Data modelers from the IT data administration function may also make good data stewards. They understand the technical issues of data integration and usually acquire a great deal of exposure to the business community while modeling the business rules, data entities and attributes. In addition, they generally have good rapport with end users and database administrators alike. However, these resources must have the respect of the end-user community and the authority to make decisions on their behalf. Often, they may be perceived as not knowing enough about how the business functions and, therefore, are discounted or ignored by the business community.

Getting Started

Perhaps the easiest way to slip into a data stewardship function is by assigning one of the critical end users on your first data warehouse project the role of maintaining the subject area most known to them. As each progressive data warehouse project is completed, another data steward is added to the growing list. For example, if the first project dealt heavily with customer profiling and demographics, the end user most concerned with that area could become the informal steward of the customer subject area.

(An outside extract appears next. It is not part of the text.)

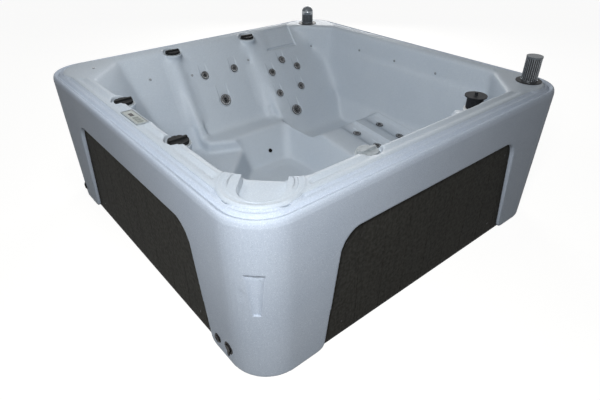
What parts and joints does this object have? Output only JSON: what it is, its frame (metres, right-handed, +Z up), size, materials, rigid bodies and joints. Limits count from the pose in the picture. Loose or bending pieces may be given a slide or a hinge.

The second project, dealing with sales channel analysis, produces the second data steward who is responsible for the sales channel subject area. The customer data steward must approve any changes made to the customer subject area, due to the second project's analyses. And so on, slowly filling out the other subject areas.

Eventually, this "informal data stewardship" process should become a formal function within the corporation. Through this informal process, data stewardship can gain significant visibility and perceived value, making the conversion to the formal process much easier and acceptable.

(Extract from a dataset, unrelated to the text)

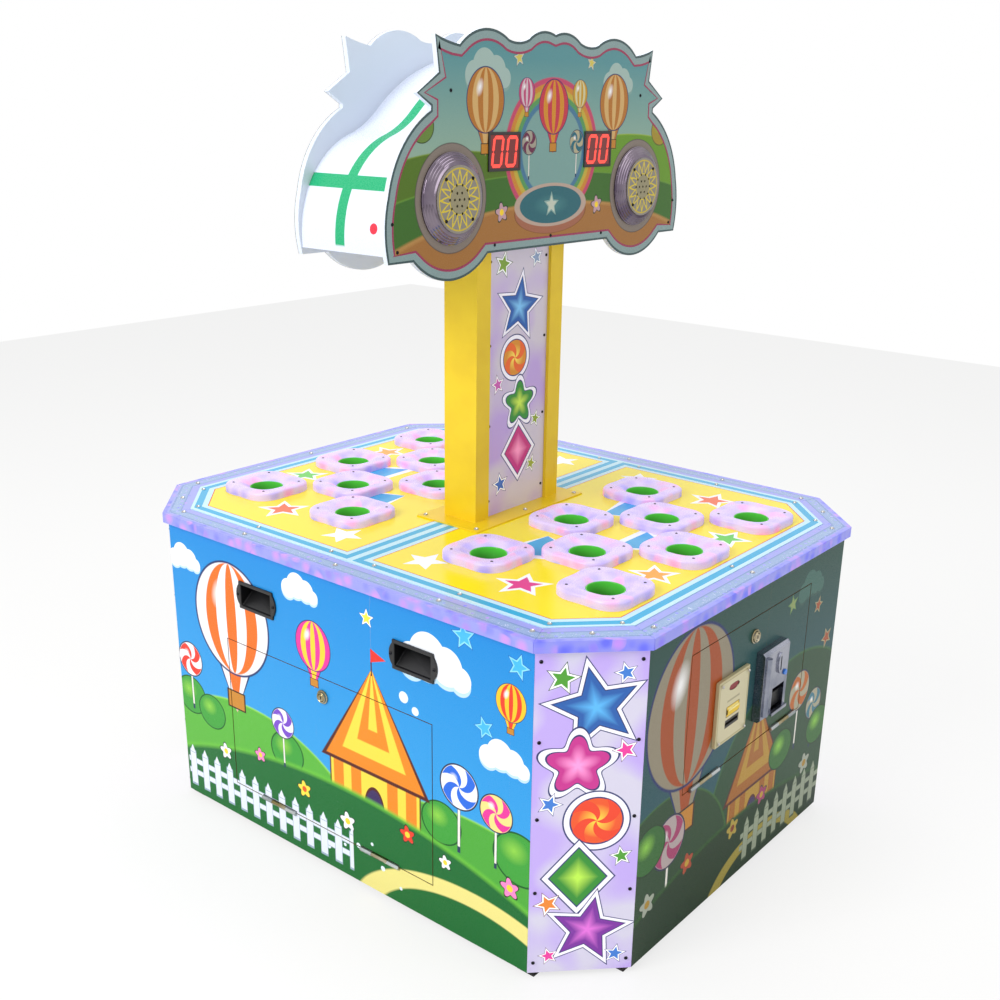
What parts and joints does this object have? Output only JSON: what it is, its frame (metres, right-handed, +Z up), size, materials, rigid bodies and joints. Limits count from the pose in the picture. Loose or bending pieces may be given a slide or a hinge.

How do you differentiate the roles of data stewards, data administrators and database administrators? Each of these functions must have its own roles and responsibilities spelled out clearly to avoid any confusion. There is little overlap in terms of each group's responsibilities; however, there is a great deal of collaboration and communication that must take place to ensure that the data assets of the corporation are used to provide the highest return on investment. Table 3 lists the specific roles for each function--data stewardship, data administration and database administration.

Roles/Responsibilities of Data Stewards, Data Administrators and Database Administrators
Data Stewards:
  Resolving data integration issues;
  Determining data security specifications;
  Documenting data definitions, calculations, summarizations, etc.;
  Maintaining/updating business rules;
  Analyzing and improving data quality;
  Ensuring the alignment of the business requirements with the IT support systems.
Data Administrators:
  Translating the business rules into data models;
  Maintaining conceptual, logical and physical data models;
  Assisting in data integration resolution;
  Maintaining meta data repository.
Database Administrators:
  Generating physical database schema;
  Performing database tuning based on usage of the data;
  Creating database backups and archives when data is no longer needed;
  Planning for database capacity;
  Implementing data security requirements;
  Maintaining business aliases for end-user usage.

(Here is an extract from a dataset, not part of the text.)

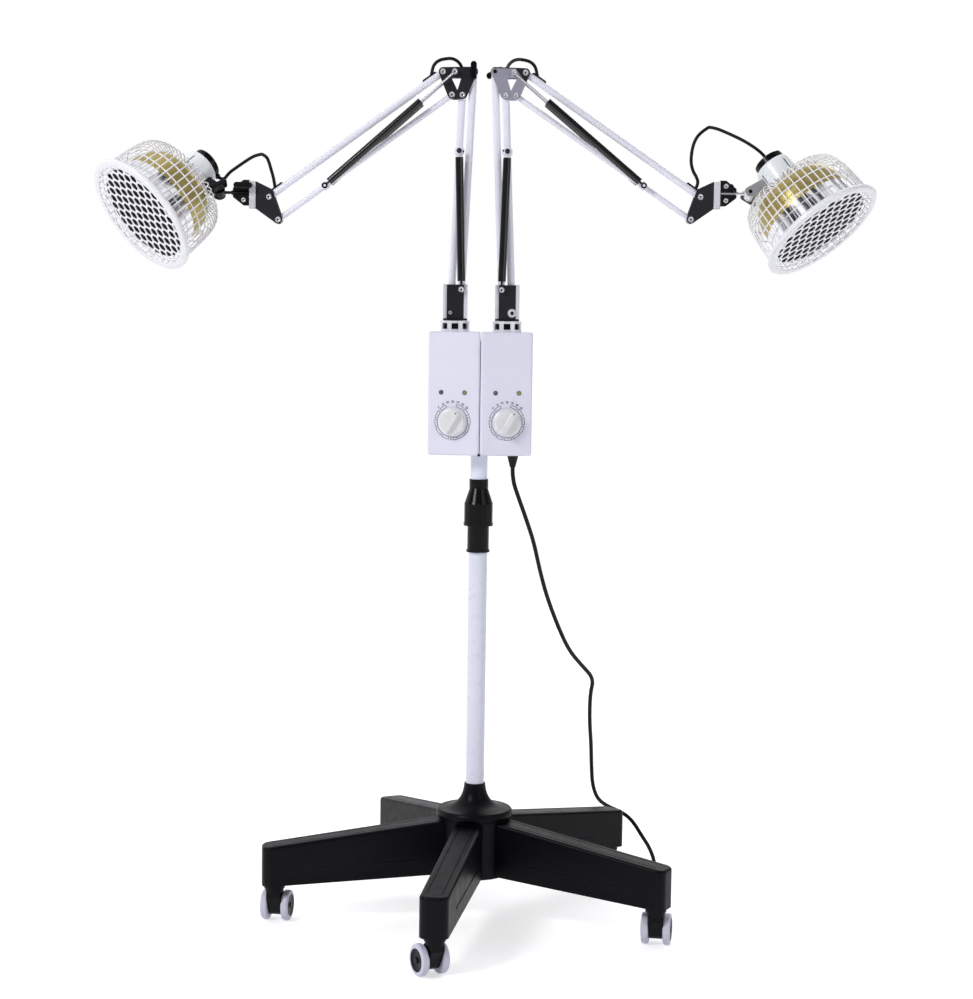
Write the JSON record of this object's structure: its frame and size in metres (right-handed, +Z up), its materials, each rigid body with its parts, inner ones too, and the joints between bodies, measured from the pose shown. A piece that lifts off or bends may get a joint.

The Importance of Data Stewardship

The data stewardship position probably has the highest profile within the corporation of the three functions mentioned. Why? Because the data steward acts as the conduit between IT and end users, helping to align the business needs with the IT systems supporting them. They have the difficult, but very rewarding, task of guaranteeing that one of the corporation's most critical assets--its data--is used to its fullest capacity.

For data stewardship to succeed in your corporation, a new incentive paradigm must be developed--one that rewards people on the basis of horizontal integration rather than only vertical or "bottom line" success. As long as a department or division is solely focused on its bottom line, it will see no benefit in changing its business practices to integrate data and business rules with another department or division. The new incentives should be driven by the success of the groups to resolve integration issues, to develop unified definitions and to change business practices to conform to the new standards.